About the streak of wins, now stretching to an NHL record, he said, “Any streak is pretty amazing in this league . . . . We always want to make this building a hard building to play in. It doesn’t matter who’s coming in.”

Calgary’s Mark Giordano after the game said, “We gave them a few goals we shouldn’t have. Obviously, mistakes are going to happen, and it’s a good hockey team there. In the third period, we didn’t generate much because they didn’t play with any risk at all.” He said that they need to score more goals. “I thought tonight was better as far as generating. I thought last game [against LA] was a brutal game all around, but no, I mean . . . it’s tough to win many games when you’re not putting more than one in the net.” His answer, “Put pucks to the net and bury them.” The Flames need “Ugly ones,” he said.

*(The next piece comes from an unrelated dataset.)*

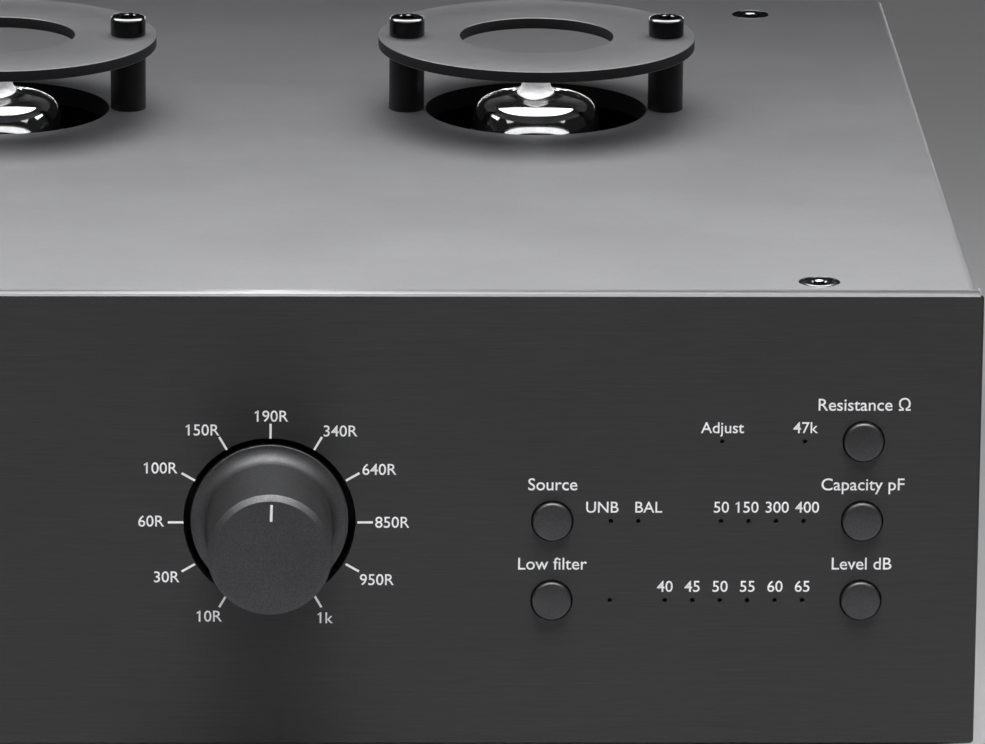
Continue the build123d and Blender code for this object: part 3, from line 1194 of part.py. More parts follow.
# ---- ground terminal: stud, clamping washer and thumb nut ----
with BuildPart() as ground_post:
    with BuildSketch(upright(REAR_PANEL_FRONT - GROUND_STUD_TAIL)):
        with Locations((GROUND_X, GROUND_Z)):
            Circle(GROUND_STUD_RADIUS)
    extrude(amount=-(REAR_PANEL_WALL + GROUND_STUD_TAIL + TERMINAL_REACH))
    chamfer(ground_post.faces().sort_by(Axis.Y)[-1].edges(), GROUND_STUD_EDGE)
    with BuildSketch(upright(REAR_FACE)):
        with Locations((GROUND_X, GROUND_Z)):
            Circle(GROUND_BASE_RADIUS)
    extrude(amount=-GROUND_BASE)
save(ground_post, "ground_post")

with BuildPart() as ground_washer:
    with BuildSketch(upright(WASHER_BACK)):
        with Locations((GROUND_X, GROUND_Z)):
            Circle(GROUND_WASHER_RADIUS)
            Circle(GROUND_STUD_RADIUS + GROUND_SLIDE_GAP, mode=Mode.SUBTRACT)
    extrude(amount=-GROUND_WASHER)
save(ground_washer, "ground_washer")

with BuildPart() as ground_nut:
    with BuildSketch(upright(THUMB_NUT_BACK)):
        with Locations((GROUND_X, GROUND_Z)):
            Circle(GROUND_NUT_RADIUS)
            with PolarLocations(GROUND_NUT_RADIUS, GROUND_KNURLS):
                Circle(GROUND_KNURL_RADIUS, mode=Mode.SUBTRACT)
            Circle(GROUND_STUD_RADIUS + GROUND_SLIDE_GAP, mode=Mode.SUBTRACT)
    extrude(amount=-GROUND_NUT_LENGTH)
save(ground_nut, "ground_nut")

# ---- power inlet ----
with BuildPart() as dc_inlet:
    with BuildSketch(upright(REAR_PANEL_FRONT - DC_BODY_LENGTH)):
        with Locations((DC_X, DC_Z)):
            Rectangle(DC_BODY_WIDTH, DC_BODY_HEIGHT)
    extrude(amount=-DC_BODY_LENGTH)
    with BuildSketch(upright(REAR_PANEL_FRONT)):
        with Locations((DC_X, DC_Z)):
            Circle(DC_NOSE_RADIUS)
    extrude(amount=-(REAR_PANEL_WALL + DC_NOSE_PROUD))
    with BuildSketch(upright(REAR_FACE + DC_NOSE_PROUD)):
        with Locations((DC_X, DC_Z)):
            Circle(DC_BORE_RADIUS)
    extrude(amount=DC_BORE_DEPTH + DC_NOSE_PROUD, mode=Mode.SUBTRACT)
save(dc_inlet, "dc_inlet")

# ---- screws of the case and of the balanced sockets ----
socket_screws = flange_screws(BALANCED_OUTPUT_X + BALANCED_INPUT_X)
with BuildPart() as case_screws:
    with BuildSketch(upright(REAR_FACE)):
        with Locations(*REAR_TOP_SCREWS, *TRAY_SCREWS):
            Circle(PAN_HEAD_RADIUS)
    extrude(amount=-PAN_HEAD_HEIGHT)
    with BuildSketch(upright(REAR_FACE)):
        with Locations(*REAR_TOP_SCREWS, *TRAY_SCREWS):
            Circle(M3_RADIUS)
    extrude(amount=REAR_SCREW_LENGTH)
    with BuildSketch(upright(FLANGE_FACE)):
        with Locations(*socket_screws):
            Circle(PAN_HEAD_RADIUS)
    extrude(amount=-PAN_HEAD_HEIGHT)
    with BuildSketch(upright(FLANGE_FACE)):
        with Locations(*socket_screws):
            Circle(M3_RADIUS)
    extrude(amount=SOCKET_SCREW_LENGTH)
    with BuildSketch(upright(REAR_FACE + PAN_HEAD_HEIGHT)):
        with Locations(*REAR_TOP_SCREWS, *TRAY_SCREWS):
            RegularPolygon(KEY_WIDTH / 2, 6, major_radius=False)
    extrude(amount=KEY_DEPTH, mode=Mode.SUBTRACT)
    with BuildSketch(upright(FLANGE_FACE + PAN_HEAD_HEIGHT)):
        with Locations(*socket_screws):
            RegularPolygon(KEY_WIDTH / 2, 6, major_radius=False)
    extrude(amount=KEY_DEPTH, mode=Mode.SUBTRACT)
save(case_screws, "case_screws")

with BuildPart() as panel_screws:
    with BuildSketch(upright(PANEL_BACK + FRONT_RAIL_DEPTH)):
        with Locations(*RAIL_SCREWS):
            Circle(PAN_HEAD_RADIUS)
    extrude(amount=-PAN_HEAD_HEIGHT)
    with BuildSketch(upright(PANEL_BACK + FRONT_RAIL_DEPTH)):
        with Locations(*RAIL_SCREWS):
            Circle(M3_RADIUS)
    extrude(amount=FRONT_RAIL_DEPTH + POST_STUD_LENGTH)
    with BuildSketch(upright(PANEL_BACK + TRAY_WALL)):
        with Locations(*TRAY_SCREWS):
            Circle(PAN_HEAD_RADIUS)
    extrude(amount=-PAN_HEAD_HEIGHT)
    with BuildSketch(upright(PANEL_BACK + TRAY_WALL)):
        with Locations(*TRAY_SCREWS):
            Circle(M3_RADIUS)
    extrude(amount=TRAY_WALL + POST_STUD_LENGTH)
save(panel_screws, "panel_screws")

# ---- flat cable between the boards and its headers ----
with BuildPart() as board_headers:
    with BuildSketch(upright(CONTROL_BACK)):
        with Locations((RIBBON_X, RIBBON_HIGH)):
            Rectangle(RIBBON_WIDTH + 2 * HEADER_MARGIN, HEADER_BODY)
    extrude(amount=-HEADER_HEIGHT)
    with BuildSketch(level(BOARD_TOP)):
        with Locations((RIBBON_X, RIBBON_DROP)):
            Rectangle(RIBBON_WIDTH + 2 * HEADER_MARGIN, HEADER_BODY)
    extrude(amount=HEADER_HEIGHT)
save(board_headers, "board_headers")

with BuildPart() as ribbon_cable:
    half = RIBBON_THICKNESS / 2
    header_face = CONTROL_BACK + HEADER_HEIGHT
    with BuildSketch(Plane.YZ.offset(RIBBON_X - RIBBON_WIDTH / 2)) as ribbon_section:
        with BuildLine():
            Polyline(
                (header_face, RIBBON_HIGH + half),
                (RIBBON_DROP + half, RIBBON_HIGH + half),
                (RIBBON_DROP + half, BOARD_TOP + HEADER_HEIGHT),
                (RIBBON_DROP - half, BOARD_TOP + HEADER_HEIGHT),
                (RIBBON_DROP - half, RIBBON_HIGH - half),
                (header_face, RIBBON_HIGH - half),
                close=True,
            )
        make_face()
        corner = ribbon_section.vertices().sort_by_distance((RIBBON_DROP + half, RIBBON_HIGH + half))
        fillet(corner[0], RIBBON_BEND + half)
        corner = ribbon_section.vertices().sort_by_distance((RIBBON_DROP - half, RIBBON_HIGH - half))
        fillet(corner[0], RIBBON_BEND - half)
    extrude(amount=RIBBON_WIDTH)
save(ribbon_cable, "ribbon_cable")
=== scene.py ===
import json
import math

import bmesh
import bpy
from mathutils import Matrix, Vector


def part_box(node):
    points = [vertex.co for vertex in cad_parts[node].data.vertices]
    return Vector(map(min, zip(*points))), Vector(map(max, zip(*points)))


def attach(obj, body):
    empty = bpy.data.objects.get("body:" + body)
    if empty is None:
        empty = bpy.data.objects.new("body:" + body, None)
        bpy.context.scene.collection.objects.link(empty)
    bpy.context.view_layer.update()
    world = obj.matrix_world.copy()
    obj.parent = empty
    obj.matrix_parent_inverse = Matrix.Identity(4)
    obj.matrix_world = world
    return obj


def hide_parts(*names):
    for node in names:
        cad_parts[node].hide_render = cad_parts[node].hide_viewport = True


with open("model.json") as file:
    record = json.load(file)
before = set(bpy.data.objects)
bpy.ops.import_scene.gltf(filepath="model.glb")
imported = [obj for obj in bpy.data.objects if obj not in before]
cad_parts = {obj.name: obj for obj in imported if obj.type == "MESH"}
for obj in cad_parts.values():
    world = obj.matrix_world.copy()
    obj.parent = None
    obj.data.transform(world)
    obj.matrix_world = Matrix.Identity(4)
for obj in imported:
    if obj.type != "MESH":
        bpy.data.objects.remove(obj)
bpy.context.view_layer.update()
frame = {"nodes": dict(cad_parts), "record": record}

# Two-valve phono preamplifier. Metres, +Z up, front towards -Y, feet on Z = 0.
# Sizes below are in millimetres; MM turns them into metres.

MM = 0.001
NODES = frame["nodes"]
BUTTON_NODES = [name for name in NODES if name.startswith("button_")]

# ---- places read from the frame ----
PANEL_LOW, PANEL_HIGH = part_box("front_panel")
KNOB_LOW, KNOB_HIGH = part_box("knob")
COVER_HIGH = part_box("top_cover")[1]
FACE = PANEL_LOW.y
ROW_MIDDLE = (KNOB_LOW.z + KNOB_HIGH.z) / 2
SELECT_X = (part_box("button_level")[0].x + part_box("button_level")[1].x) / 2
CHOICE_X = (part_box("button_source")[0].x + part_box("button_source")[1].x) / 2

SIDES = ("left", "right")

# ---- directions that turned parts face ----
UP = (0, 0, 1)
FORWARD = (0, -1, 0)


def middle(node):
    """Centre of a CAD node's box."""
    low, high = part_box(node)
    return (low + high) / 2


# ---- materials ----
def blank_material(name):
    """A material with one shader and its output; returns the material, its tree and the shader."""
    material = bpy.data.materials.new(name)
    material.use_nodes = True
    tree = material.node_tree
    tree.nodes.clear()
    shader = tree.nodes.new("ShaderNodeBsdfPrincipled")
    output = tree.nodes.new("ShaderNodeOutputMaterial")
    tree.links.new(shader.outputs["BSDF"], output.inputs["Surface"])
    return material, tree, shader


def grain(tree, size, detail=2.0, stretch=(1, 1, 1)):
    """A noise whose grains are size millimetres across, drawn out along an axis by stretch."""
    place = tree.nodes.new("ShaderNodeTexCoord")
    mapping = tree.nodes.new("ShaderNodeMapping")
    mapping.inputs["Scale"].default_value = [1 / (size * MM * factor) for factor in stretch]
    tree.links.new(place.outputs["Object"], mapping.inputs["Vector"])
    noise = tree.nodes.new("ShaderNodeTexNoise")
    noise.inputs["Scale"].default_value = 1.0
    noise.inputs["Detail"].default_value = detail
    tree.links.new(mapping.outputs["Vector"], noise.inputs["Vector"])
    return noise.outputs["Fac"]


def between(tree, factor, low=0.0, high=1.0, from_low=0.3, from_high=0.7):
    """Map a noise's middle range to the range low to high."""
    ranged = tree.nodes.new("ShaderNodeMapRange")
    ranged.inputs["From Min"].default_value = from_low
    ranged.inputs["From Max"].default_value = from_high
    ranged.inputs["To Min"].default_value = low
    ranged.inputs["To Max"].default_value = high
    tree.links.new(factor, ranged.inputs["Value"])
    return ranged.outputs["Result"]


def blended(tree, factor, first, second, blend="MIX"):
    """Mix two colours or sockets by a factor."""
    mix = tree.nodes.new("ShaderNodeMix")
    mix.data_type = "RGBA"
    mix.blend_type = blend
    sockets = [s for s in mix.inputs if s.type == "RGBA"]
    for socket, value in zip(sockets, (first, second)):
        if isinstance(value, bpy.types.NodeSocket):
            tree.links.new(value, socket)
        else:
            socket.default_value = (*value, 1)
    if isinstance(factor, bpy.types.NodeSocket):
        tree.links.new(factor, mix.inputs["Factor"])
    else:
        mix.inputs["Factor"].default_value = factor
    return next(s for s in mix.outputs if s.type == "RGBA")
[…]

The Ducks now leave for a three-game road trip. No big deal, except that it’s to the Eastern time zone, and they play three games in four nights. The first is in Columbus, and it’s not until Wednesday, but the team is traveling Monday and practicing on Tuesday to get ready for the Blue Jackets.

Carlyle hopes that that game provides some payback for the 4-0 beating they put on his team at Honda Center last week. “We owe them. They come in here and they really spanked us. They dominated the game, so we’re going to have to make sure that we get ourselves ready.” He then detailed the plans for flying early as noted above. “Back-to-backs are always tough,” he said, “Here we go. Life on the road in the NHL.”



The youngest and greatest Ducks fan, Jolene Gagne, was in attendance with her dad Christian. This is significant because Jolene’s grandfather is Serge Gagne, the NHL Official Scorer in Anaheim. Nothing like starting them early! Jolene had her Ducks sweater on, and she was grasping a tiny Zamboni and a mini Kesler figurine. She’s not yet three.

Scratched on the night for Anaheim were Scarbossa and Kase. The latter just made his NHL debut last week.